With exclusive offers and promotions from Sprint and Tidal promised "soon," things are looking up for both Tidal, Sprint, and quality-conscious audiophiles. Especially promising is that the companies' joint press release takes care to state: "The Sprint-Tidal partnership comes on the heels of Tidal's recent announcement revealing the availability of "Master" quality [Note: MQA-encoded] recordings. A wide variety of content from labels and artists, including Warner Music Group's world-renowned music catalogue, is now available in Master audio across all of Tidal's available markets worldwide."

Assuming the partnership is a success, Sprint could very well become the medium by which a huge number of subscribers who listen to content on mobile phones become aware of hi-resolution audio and MQA. The development could even put pressure on manufacturers to improve sound quality in mobile devices. Only time will tell. Although publicists from both companies did not respond to an email request for interviews and additional information, Stereophile will attempt to supply additional information on the partnership as it becomes available.

COMMENTS
cgh's picture

People in the investing community will remain dubious. $200M for a company that had $28M in losses FY15 amidst increased revenue. AAPL wouldn't buy them. Their user base is a fraction of Spotify and Pandora isn't going anywhere. Maybe a PE firm should have bought out Jay Zs holding co to teach them how not to lose money.

Anton's picture

19 million would be saving his ass, 200 million is something beyond that.

Sprint now gets 7 dollars of my money each month. Bummer.

I hate not being able to choose who I do business with when this sort of thing happens.

Hate Sprint vs. love Tidal.

bsaltz's picture

This might be a key factor:

"But perhaps this story has another, yet to be explored angle. Sprint is owned by Japanese telecommunications giant Softbank. Japan is relatively new to (Western) music streaming services.
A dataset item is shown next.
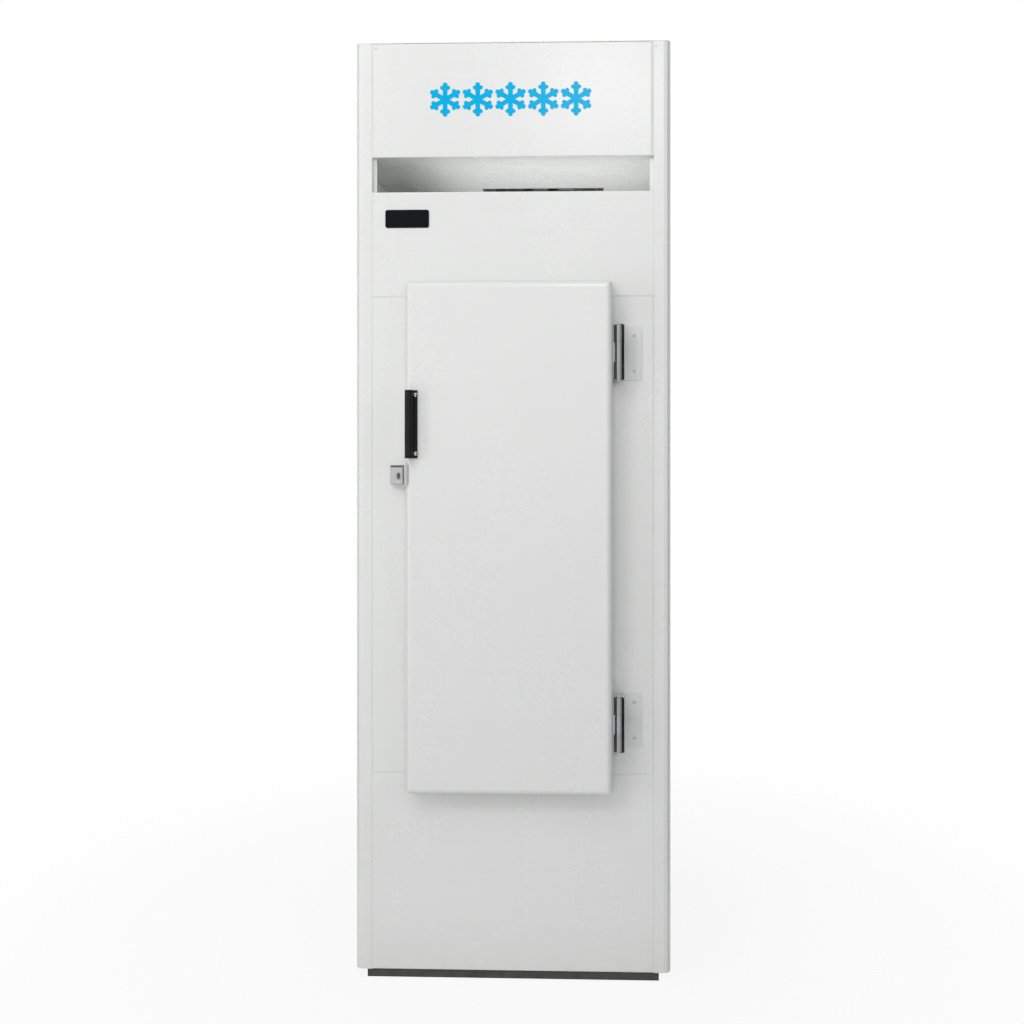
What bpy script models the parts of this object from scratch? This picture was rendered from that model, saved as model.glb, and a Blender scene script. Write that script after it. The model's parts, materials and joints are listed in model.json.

Spotify only launched there in September 2016 and Apple Music a few months prior to that.

Perhaps Softbank are eyeing their domestic market as ripe for Tidal’s incursion?

If any country is going to respond favourably – and in big numbers – to better quality streaming, it’s Japan."

FrederickNiemann's picture

I know that many said that iTunes/earbuds sets the standard but many nouveau-riche are doing more than automating their shades and plugging in their Galaxys for music. Why else would Tidal/Meridian's MQA become popular? As John Darko suggests, the first target maybe the Japanese home market. When I was on Sand Hill Rd. we used to watch the Japanese youth as a trend predictor... especially for mobile devices.
No matter if Softbank invests a pittance - for them - or Technics signs up for a "standard" - some of you will remember "token-ring" as the PC networking standard - we shall see Moore's Law and its corollaries rule. (It would be interesting for a shareholder to request the T&Cs of the Tidal/MQA with "publically held company investor/supporter" contract to see what stipulations are there for Meridian or whoever owns MQA.) It reminds one of the first round or mezzanine round of VC. How much ownership are the Tidal/MQA inventors left with? 66% - perhaps not....
Given the price/performance increases in data center storage, Internet bandwidth, and commercial off the shelf (COTS)32/64 bit DAC chips with ever greater noise floors with native DSD decoding on offer, we shall soon see DSD/DXD performances and recordings being offered by some major company on a native, streaming basis. Plenty of bandwidth over Ethernet, easy to do. If SONY wasn't following their Beta-Max business model this day would have come long ago. With their huge catalog of titles, doesn't it now make sense for them to jump generations? An alternative would be to MQA-ize DSD natively encoded/decoded (or into PCM if the user chooses) if this would work. I've heard it would but don't believe everything you hear or read - or what you think.
Moore's Law and its networking corollaries will win out. But it's gratifying that some little people got a pay-day whilst getting there.

corrective_unconscious's picture

You don't get to MQA-dize DSD.

"Any DSD files have to be converted to PCM to use MQA"

I don't know what audience you are trying to address in your post, but its apparent insiderness is matched only by the general air of breathless unreliability, imo.